The Arkansas attorney's fee statute is not satisfied by mere proof that the parties have lost interest in their litigation. There must be a compromise or settlement, something "which deprives such litigant of his asserted right against his adversary." The only actual evidence that such a termination of rights has occurred between Roe and Marie Hamm is the fact that after a separation during which the partnership claim was asserted they have resumed their marital relationship and she has dropped her divorce proceeding. But the law shares society's strong interest and policy in favor of the preservation of marriages, particularly including those in which there is a reasonable possibility of re-establishing unions already threatened by separation.

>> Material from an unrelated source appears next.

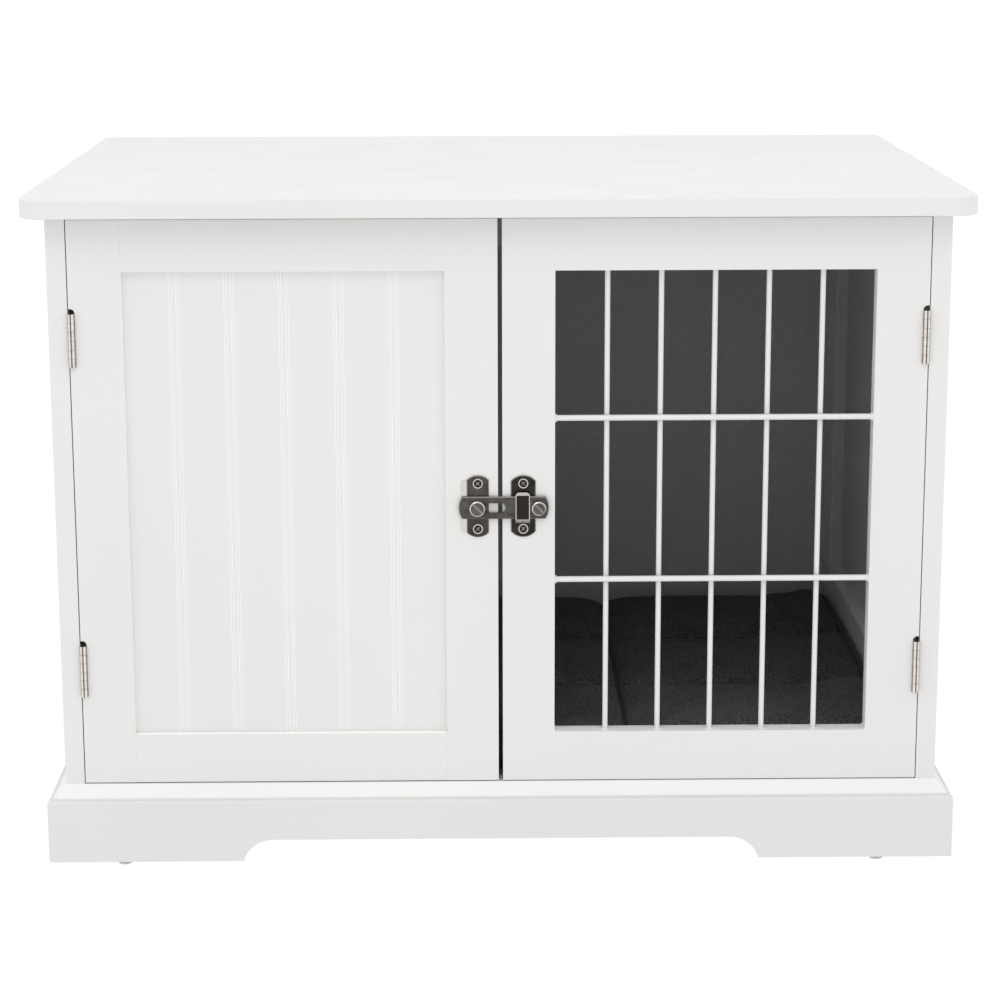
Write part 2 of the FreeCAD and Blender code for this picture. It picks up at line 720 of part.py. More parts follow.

We are unwilling to penalize an honest resumption of the marital relationship by declaring that it alone subjects a party thereto to the non-contractual obligation created by 25-301, nor do we believe that the legislature so intended. We hold that to sustain the claim for an attorney's fee, to be collected from the opposing party in a case such as the one now before us, there must be evidence of compromise or settlement apart from and in addition to the fact of resumption of marital relations alone.
This does not deprive appellees of their right to the full amount of the fee allowed, against their client Roe *330 Hamm. As to the appellant Marie Hamm, however, the decree is reversed and the motion dismissed.